Anyone who has sat for the Project Management Professional (PMP)® exam knows that studying A Guide to the Project Management Body of Knowledge (PMBOK® Guide) and having 35 Contact Hours is just not enough. When you talk to them about the PMP® Exam, they will tell you it covers a lot of ground and the questions are not as straightforward as one would hope. Of the ones that have passed the exam, an overwhelming percentage of them will tell you that they used more than just one study method.
Just as a golfer must learn to “drive” and “put” before they ever step onto an 18 hole golf course, the PMP aspirant must also learn the mechanics of taking the exam and what to expect when they arrive on game day. Employing multiple study methods may give you a triangulated understanding of the material as well as illuminating what you do know and what you don’t know.
Being able to answer sample PMP exam questions is crucial to your exam success. Simple? In concept; yes. However, there are a number of question styles; each has its purpose and caveats, which makes knowing how to get the most of each question exponentially crucial.
The vast majority of the questions on the PMP® exam are situational. Situational questions test your ability to apply theoretical know-how to real-life project management situations. Some questions are short and vague, others are long-winded and ambiguous. The idea behind this is that in real life you will be handed both relevant and irrelevant information. Your task is to identify what’s relevant, ignore what doesn’t matter, and then act upon the real issues. Be sure to read and accurately identify the actual question being asked of you, so that you can eliminate the useless information.
Often, situational questions will offer two (or more) choices which are both reasonably correct, so it’s vital that you identify if the question is asking you to identify the BEST course of action, or the NEXT step the project manager should take, or the EXCEPTION, or the ONLY answer.
Formula-based questions are more than just ‘solving for the median’ or calculating earned value. While there are only a few calculation questions on the exam and most do not require complicated calculations, there are around 50 various formulas that you will need to know backwards and forwards in order to pass the PMP Exam. Understanding them thoroughly down to the importance of each element will give you the decision making criteria to include or exclude the values in the PMP exam question.
You need to answer dozens of samples from each question type before you will feel ready to tackle the exam. But how and where do you find good PMP mock exams?
There are many free PMP sample questions available just one short Google search away. However, you want to be very careful, because with free mock questions more times than not, the old adage “You get what you pay for” applies.
The best way to practice sample questions is by signing up for an online PMP exam simulator. You can access the questions over the internet from anywhere and on your schedule. Be sure the questions were created based on the most recent version of the PMP® Examination Content Outline.

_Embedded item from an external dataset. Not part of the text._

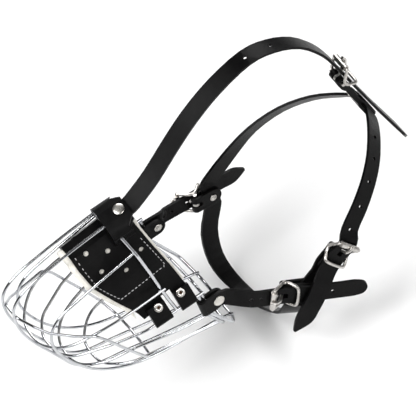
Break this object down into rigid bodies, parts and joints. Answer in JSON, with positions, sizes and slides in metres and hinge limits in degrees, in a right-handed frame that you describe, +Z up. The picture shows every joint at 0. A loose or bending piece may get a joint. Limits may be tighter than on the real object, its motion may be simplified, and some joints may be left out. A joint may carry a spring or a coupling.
{
  "type": "basket muzzle",
  "caption": "Wire basket muzzle for a large dog, with a felt-lined leather nose saddle and a leather harness of forehead strap, collar and cheek straps on roller buckles.",
  "frame": {"origin": "in the mouth opening, midway between the two rear posts of the basket, 15 mm below the side rails", "axes": "+Y from the nose towards the back of the head, +X to the dog's left, +Z up"},
  "size_m": [0.1567, 0.365, 0.2784],
  "materials": {
    "wire": "polished chrome-plated steel wire",
    "leather": "black, matte to satin",
    "felt": "cream wool felt",
    "buckle_metal": "nickel plate, worn satin",
    "rivet_metal": "nickel plate"
  },
  "bodies": {
    "basket": {"rim_arch": "wire", "rear_frame": "wire", "chin_bow": "wire", "bridge_wires": "wire", "outer_bridge_wires": "wire", "hoop_upper": "wire", "hoop_lower": "wire", "hoop_chin": "wire", "hoop_rail": "wire", "cross_ring": "wire", "nose_pad": "leather", "top_tab": "leather", "forehead_strap": "leather", "collar_strap": "leather", "crown_loop": "leather", "left_cheek_strap": "leather", "right_cheek_strap": "leather", "left_cheek_loop": "leather", "right_cheek_loop": "leather", "pad_lining": "felt", "pad_eyelets": "rivet_metal", "top_tab_rivet": "rivet_metal", "collar_fold_rivet": "rivet_metal", "crown_loop_rivet": "rivet_metal", "left_cheek_rivet": "rivet_metal", "right_cheek_rivet": "rivet_metal", "left_cheek_loop_rivet": "rivet_metal", "right_cheek_loop_rivet": "rivet_metal"},
    "crown_buckle_frame": {"crown_buckle_frame": "buckle_metal"},
    "crown_buckle_roller": {"crown_buckle_roller": "buckle_metal"},
    "crown_buckle_tongue": {"crown_buckle_tongue": "buckle_metal"},
    "collar_buckle_frame": {"collar_buckle_frame": "buckle_metal"},
    "collar_buckle_roller": {"collar_buckle_roller": "buckle_metal"},
    "collar_buckle_tongue": {"collar_buckle_tongue": "buckle_metal"},
    "left_buckle_frame": {"left_buckle_frame": "buckle_metal"},
    "left_buckle_roller": {"left_buckle_roller": "buckle_metal"},
    "left_buckle_tongue": {"left_buckle_tongue": "buckle_metal"},
    "right_buckle_frame": {"right_buckle_frame": "buckle_metal"},
    "right_buckle_roller": {"right_buckle_roller": "buckle_metal"},
    "right_buckle_tongue": {"right_buckle_tongue": "buckle_metal"}
  },
  "joints": [
    {"name": "crown_buckle_rock", "type": "hinge", "parent": "basket", "child": "crown_buckle_frame", "pos_m": [0, 0.18204, 0.08502], "axis": [-1, 0, 0], "range_deg": [-3, 3]},
    {"name": "crown_roller_spin", "type": "hinge", "parent": "crown_buckle_frame", "child": "crown_buckle_roller", "pos_m": [0, 0.18995, 0.0986], "axis": [-1, 0, 0], "continuous": true},
    {"name": "crown_tongue_lift", "type": "hinge", "parent": "crown_buckle_frame", "child": "crown_buckle_tongue", "pos_m": [0, 0.18204, 0.08502], "axis": [-1, 0, 0], "range_deg": [0, 25]},
    {"name": "collar_buckle_rock", "type": "hinge", "parent": "basket", "child": "collar_buckle_frame", "pos_m": [0.07336, 0.10681, -0.0078], "axis": [0.223, 0.5479, -0.8063], "range_deg": [-3, 3]},
    {"name": "collar_roller_spin", "type": "hinge", "parent": "collar_buckle_frame", "child": "collar_buckle_roller", "pos_m": [0.08504, 0.11371, 0.00012], "axis": [0.223, 0.5479, -0.8063], "continuous": true},
    {"name": "collar_tongue_lift", "type": "hinge", "parent": "collar_buckle_frame", "child": "collar_buckle_tongue", "pos_m": [0.07336, 0.10681, -0.0078], "axis": [0.223, 0.5479, -0.8063], "range_deg": [0, 25]},
    {"name": "left_buckle_rock", "type": "hinge", "parent": "basket", "child": "left_buckle_frame", "pos_m": [0.06319, 0.05289, -0.02588], "axis": [-0.0142, 0.4171, 0.9088], "range_deg": [-3, 3]},
    {"name": "left_roller_spin", "type": "hinge", "parent": "left_buckle_frame", "child": "left_buckle_roller", "pos_m": [0.07066, 0.04038, -0.02002], "axis": [-0.0142, 0.4171, 0.9088], "continuous": true},
    {"name": "left_tongue_lift", "type": "hinge", "parent": "left_buckle_frame", "child": "left_buckle_tongue", "pos_m": [0.06319, 0.05289, -0.02588], "axis": [-0.0142, 0.4171, 0.9088], "range_deg": [0, 25]},
    {"name": "right_buckle_rock", "type": "hinge", "parent": "basket", "child": "right_buckle_frame", "pos_m": [-0.05091, 0.04156, -0.00867], "axis": [-0.0215, -0.1792, -0.9836], "range_deg": [-3, 3]},
    {"name": "right_roller_spin", "type": "hinge", "parent": "right_buckle_frame", "child": "right_buckle_roller", "pos_m": [-0.06102, 0.02978, -0.00631], "axis": [-0.0215, -0.1792, -0.9836], "continuous": true},
    {"name": "right_tongue_lift", "type": "hinge", "parent": "right_buckle_frame", "child": "right_buckle_tongue", "pos_m": [-0.05091, 0.04156, -0.00867], "axis": [-0.0215, -0.1792, -0.9836], "range_deg": [0, 25]}
  ]
}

So, there you have it. If you want to pass the PMP exam, you need to learn about the different types of questions that appear on the exam and practice them using a high-quality online PMP Exam simulator. Once you know how to identify the real question being asked from each of these question types, you’ll greatly increase the odds of arriving at the correct answer. I know this sounds simplistic, but it is no small task because you’ll need to be able to recall and apply all the theoretical knowledge required, combine it with your own project management experience, and relate this to the question at hand.